Patrick Burns has some tips. Burns works at the group Taxpayers Against Fraud, where he talks with scores of whistle-blowers every year.

"I ask only two questions," Burns says. "Tell me how you know about the fraud. And tell me about the fraud. Those two questions, if you listen carefully, will tell you a great deal."

Burns says the answers can signal how high up in the chain of command someone is and how deeply they're connected to the wrongdoing.

He says he also gives callers an important piece of advice: "Do not report within a company until you have gotten the documents outside the building."

"Because when you report on a Monday, they'll pat you on the head and say thank you," Burns explains. "On a Tuesday, a Wednesday and a Thursday, they'll be more meetings at the company. And on Friday, they're going to march you out the door."

That's what happened to Cheryl Eckard. She was a quality control manager at the drug company GSK, until she blew the whistle on sloppy practices at a plant in Puerto Rico. Eckard was laid off, but she followed through by calling federal regulators and the Justice Department.

After years of waiting, Eckard collected a share of the legal settlement — estimated at $96 million. It's the biggest financial reward for a whistle-blower under a law called the False Claims Act. But Eckard says it was far from easy. She lost friends. She gained weight. She worried about how to pay her mortgage.

"When you're in it, it feels like it will never end," Eckard says. "But there will be an end. It may take eight years, but there'll be an end to it. So the people who are caught in the middle of that process right now, have hope and faith. It won't last forever."

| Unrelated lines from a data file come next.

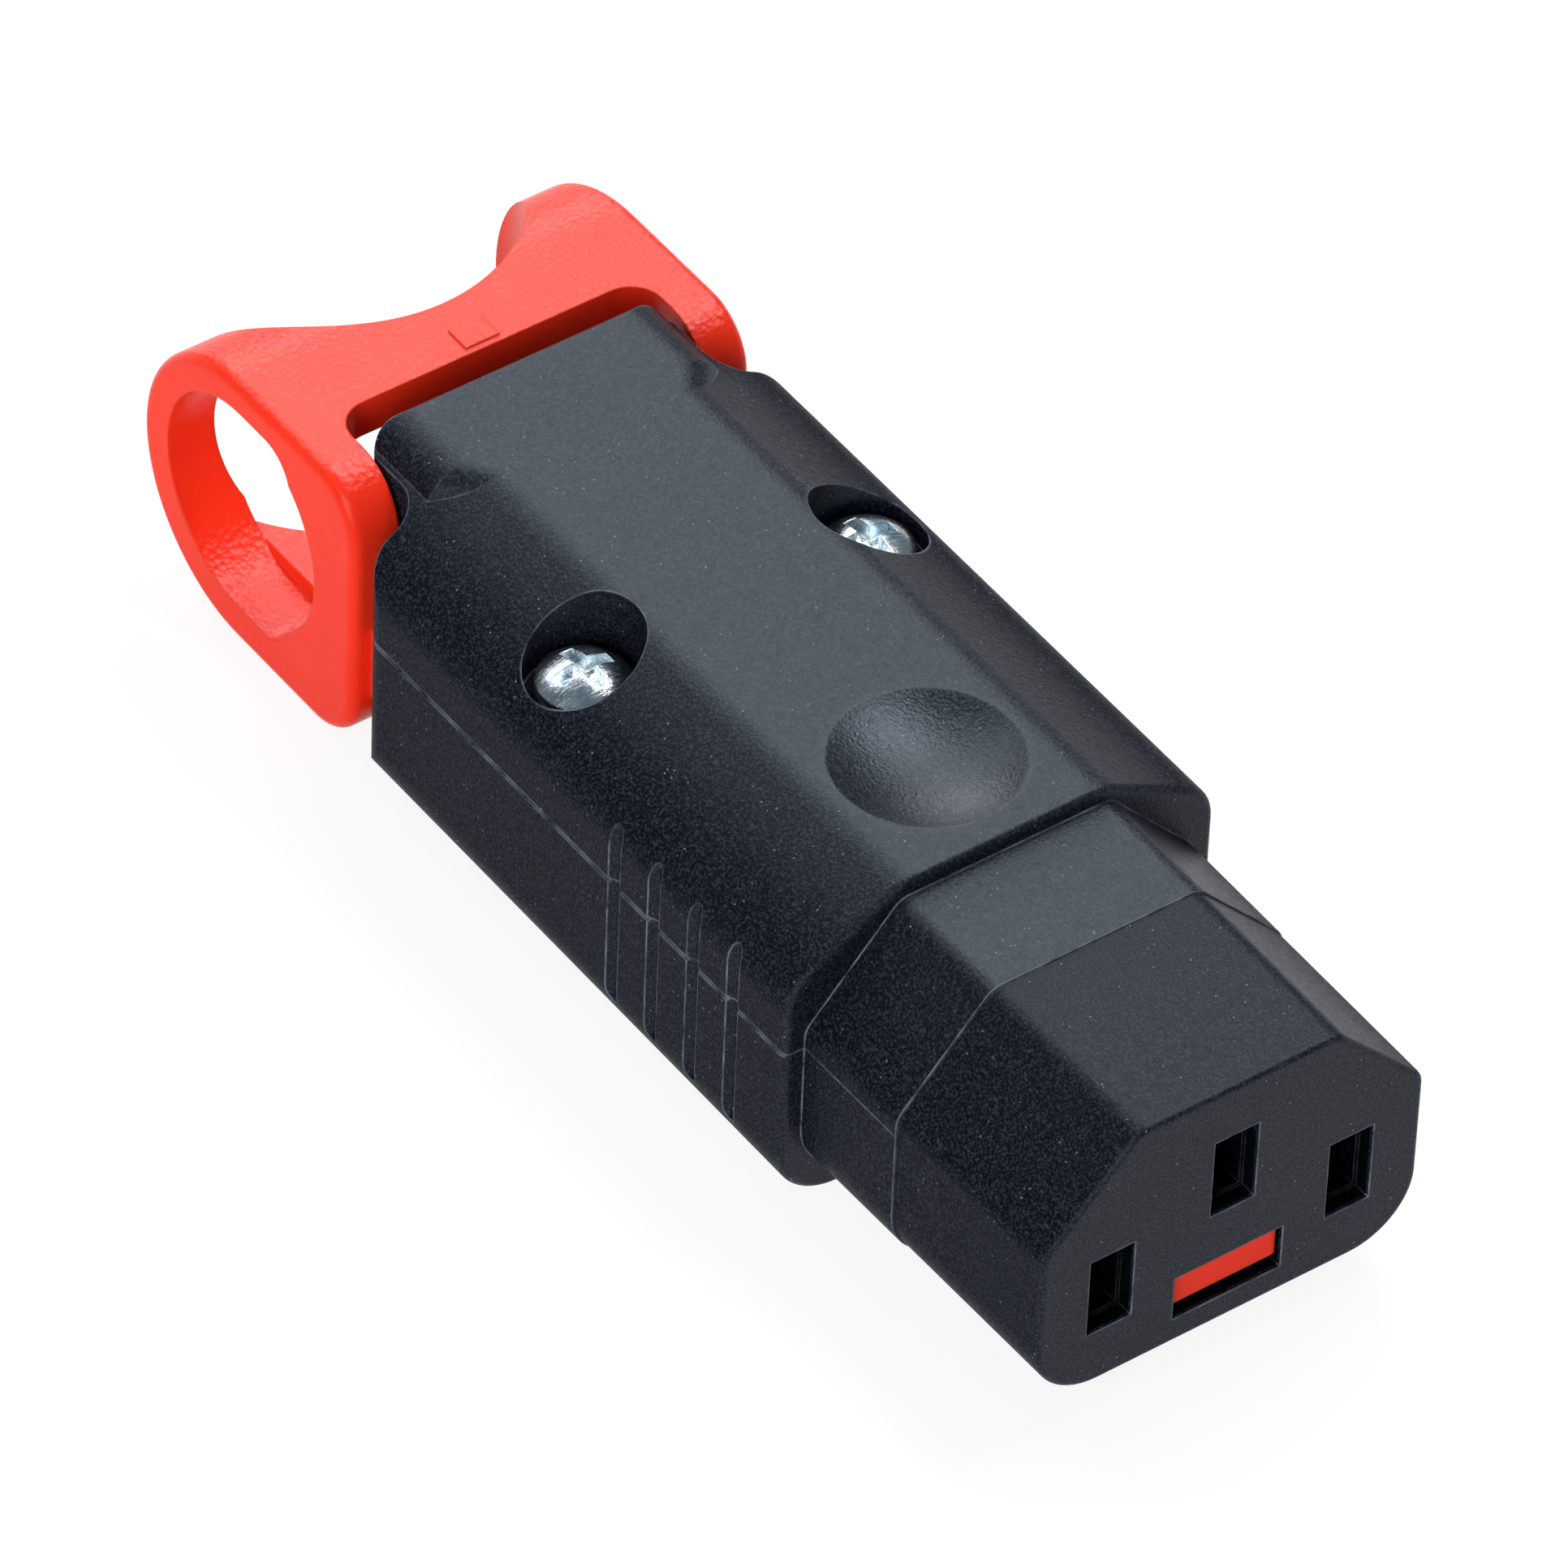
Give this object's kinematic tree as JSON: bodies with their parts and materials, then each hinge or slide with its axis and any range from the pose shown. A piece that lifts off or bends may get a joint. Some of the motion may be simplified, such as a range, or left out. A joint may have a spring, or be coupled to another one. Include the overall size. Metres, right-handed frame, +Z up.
{
  "type": "locking power connector",
  "caption": "Locking mains connector with a chamfered three-slot nose, a black two-part housing with recessed screws and a red pull handle with finger rings that frees the lock.",
  "frame": {"origin": "middle of the underside of the box round the connector at rest, on the surface that it stands on", "axes": "+X towards the nose face that enters the inlet, +Z up through the flat top, Y across the connector"},
  "size_m": [0.0746, 0.0252, 0.0182],
  "materials": {
    "black_plastic": "fine spark-eroded grain, matte",
    "red_plastic": "smooth with fine leather-like grain on top, semi-gloss",
    "spring_wire": "drawn wire",
    "contact_brass": "bright stamped brass",
    "zinc_steel": "clear zinc plating",
    "hard_steel": "hardened, ground"
  },
  "bodies": {
    "housing": {"upper_shell": "black_plastic", "lower_shell": "black_plastic", "front_insert": "black_plastic", "handle_spring_left": "spring_wire", "handle_spring_right": "spring_wire", "lock_spring": "spring_wire", "line_contact": "contact_brass", "neutral_contact": "contact_brass", "earth_contact": "contact_brass", "line_terminal_block": "contact_brass", "neutral_terminal_block": "contact_brass", "earth_terminal_block": "contact_brass", "line_terminal_screw": "zinc_steel", "neutral_terminal_screw": "zinc_steel", "earth_terminal_screw": "zinc_steel", "cord_clamp": "black_plastic", "cord_clamp_screw_left": "zinc_steel", "cord_clamp_screw_right": "zinc_steel", "cover_screw_left": "zinc_steel", "cover_screw_right": "zinc_steel"},
    "handle": {"pull_handle": "red_plastic", "release_slider": "red_plastic"},
    "lock": {"lock_plate": "hard_steel"}
  },
  "joints": [
    {"name": "handle_pull", "type": "slide", "parent": "housing", "child": "handle", "axis": [-1, 0, 0], "range_m": [0, 0.003], "stiffness_N_per_m": 2000, "springref_m": -0.002, "deforming": ["handle_spring_left", "handle_spring_right"]},
    {"name": "lock_tilt", "type": "hinge", "parent": "housing", "child": "lock", "pos_m": [0.02925, 0, 0.0151], "axis": [0, 1, 0], "range_deg": [0, 13], "deforming": ["lock_spring"]}
  ],
  "couplings": [
    {"joint": "lock_tilt", "follows": "handle_pull", "rad_per_m": 75.6}
  ]
}
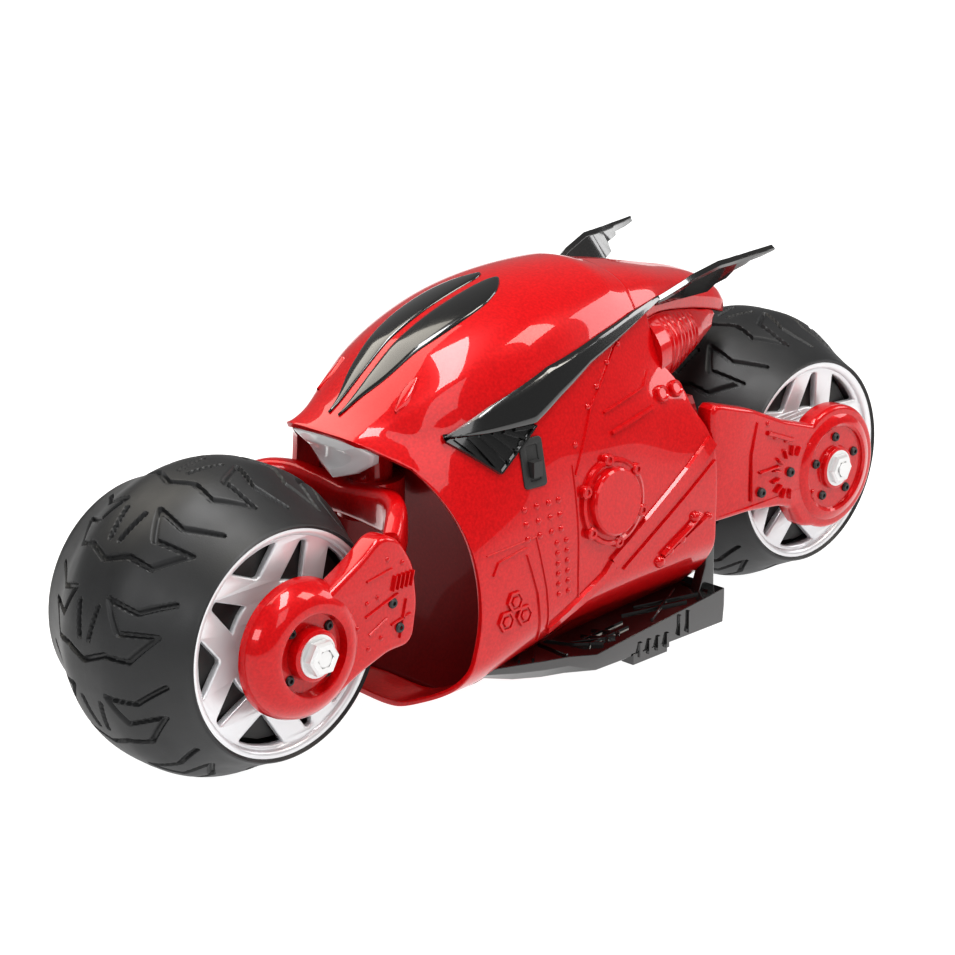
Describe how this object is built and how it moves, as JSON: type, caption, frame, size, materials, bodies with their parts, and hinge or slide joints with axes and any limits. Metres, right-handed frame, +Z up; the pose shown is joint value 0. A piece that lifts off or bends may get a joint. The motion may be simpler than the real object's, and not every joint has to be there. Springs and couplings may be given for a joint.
{
  "type": "remote-controlled toy motorcycle",
  "caption": "Low toy motorcycle with broad spoked wheels, a red shell fairing with black side intakes, a steered yoke fork, belt drive, footboards and tail fins.",
  "frame": {"origin": "on the ground plane midway between the two wheel centres, on the bike's centre plane", "axes": "+Z up, -Y forward along the bike, +X to the rider's left, the side with the power switch"},
  "size_m": [0.121, 0.4026, 0.1586],
  "materials": {
    "red_gloss_plastic": "moulded plastic sprayed candy red under a clear gloss coat",
    "dark_red_plastic": "red moulded plastic, satin, in the shade of the body",
    "black_gloss_plastic": "black moulded plastic with a polished face",
    "black_matte_plastic": "plain black moulded plastic",
    "tyre_rubber": "soft black rubber with a moulded tread",
    "silver_paint": "plastic with satin silver paint",
    "bright_steel": "bright zinc-plated steel",
    "lens_plastic": "translucent pale grey plastic",
    "belt_rubber": "flat rubber belt",
    "board_laminate": "green circuit board laminate",
    "battery_wrap": "blue shrink wrap"
  },
  "bodies": {
    "chassis": {"fairing_left": "red_gloss_plastic", "fairing_right": "red_gloss_plastic", "front_bulkhead": "dark_red_plastic", "rear_bulkhead": "dark_red_plastic", "tail_cowl": "red_gloss_plastic", "tail_duct_left": "red_gloss_plastic", "tail_duct_right": "red_gloss_plastic", "tail_fin_left": "black_gloss_plastic", "tail_fin_right": "black_gloss_plastic", "side_intake_left": "black_gloss_plastic", "side_intake_right": "black_gloss_plastic", "windshield_left": "black_gloss_plastic", "windshield_right": "black_gloss_plastic", "headlight_lens": "lens_plastic", "footboard_left": "black_gloss_plastic", "footboard_right": "black_gloss_plastic", "chassis_tray": "black_matte_plastic", "battery_pack": "battery_wrap", "battery_door": "black_matte_plastic", "battery_door_screw": "bright_steel", "circuit_board": "board_laminate", "steering_servo": "black_matte_plastic", "drive_motor": "bright_steel", "drive_belt": "belt_rubber", "switch_housing": "black_matte_plastic", "swingarm_left": "red_gloss_plastic", "swingarm_right": "red_gloss_plastic", "swingarm_cap_left": "red_gloss_plastic", "swingarm_cap_right": "red_gloss_plastic", "rear_axle": "bright_steel", "rear_axle_nut_left": "bright_steel", "rear_axle_nut_right": "bright_steel"},
    "fork": {"fork_crown": "red_gloss_plastic", "steering_lever": "black_matte_plastic", "fork_arm_left": "red_gloss_plastic", "fork_arm_right": "red_gloss_plastic", "fork_cap_left": "red_gloss_plastic", "fork_cap_right": "red_gloss_plastic", "front_axle": "bright_steel", "front_axle_nut_left": "bright_steel", "front_axle_nut_right": "bright_steel"},
    "front_wheel": {"front_tyre": "tyre_rubber", "front_rim_left": "silver_paint", "front_rim_right": "silver_paint", "front_hub_core": "black_matte_plastic"},
    "rear_wheel": {"rear_tyre": "tyre_rubber", "rear_rim_left": "silver_paint", "rear_rim_right": "silver_paint", "rear_hub_core": "black_matte_plastic", "rear_pulley": "black_matte_plastic"},
    "power_switch": {"power_switch_knob": "black_gloss_plastic"},
    "motor_pulley": {"motor_pulley": "bright_steel"}
  },
  "joints": [
    {"name": "steering", "type": "hinge", "parent": "chassis", "child": "fork", "pos_m": [0, -0.067, 0.085], "axis": [0, 0, 1], "range_deg": [-22, 22]},
    {"name": "front_wheel_spin", "type": "hinge", "parent": "fork", "child": "front_wheel", "pos_m": [0, -0.14375, 0.0575], "axis": [1, 0, 0], "continuous": true},
    {"name": "rear_wheel_spin", "type": "hinge", "parent": "chassis", "child": "rear_wheel", "pos_m": [0, 0.14375, 0.0575], "axis": [1, 0, 0], "continuous": true},
    {"name": "motor_pulley_spin", "type": "hinge", "parent": "chassis", "child": "motor_pulley", "pos_m": [0.044, 0.076, 0.08], "axis": [1, 0, 0], "continuous": true},
    {"name": "power_switch_slide", "type": "slide", "parent": "chassis", "child": "power_switch", "axis": [0, 0, 1], "range_m": [0, 0.004]}
  ],
  "couplings": [
    {"joint": "motor_pulley_spin", "follows": "rear_wheel_spin", "ratio": 2.5}
  ]
}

U.S. Attorney Preet Bharara, the top federal prosecutor in New York, has brought half a dozen mortgage lending fraud cases over the past two years, often using company insiders to help guide the Justice Department to email messages and other evidence. Bharara says changing the culture is what counts.

"We find in too many instances there have been whistle-blowers who have come forward earlier on in the cases that we have brought," he says. "And a lot of pain and suffering would have been avoided, and a lot of expenses would have been avoided, and some people might not have been going to jail if people had taken more seriously the allegations of whistle-blowers years earlier."

It doesn't matter how loud someone blows the whistle, Bharara says, if the referee covers his ears.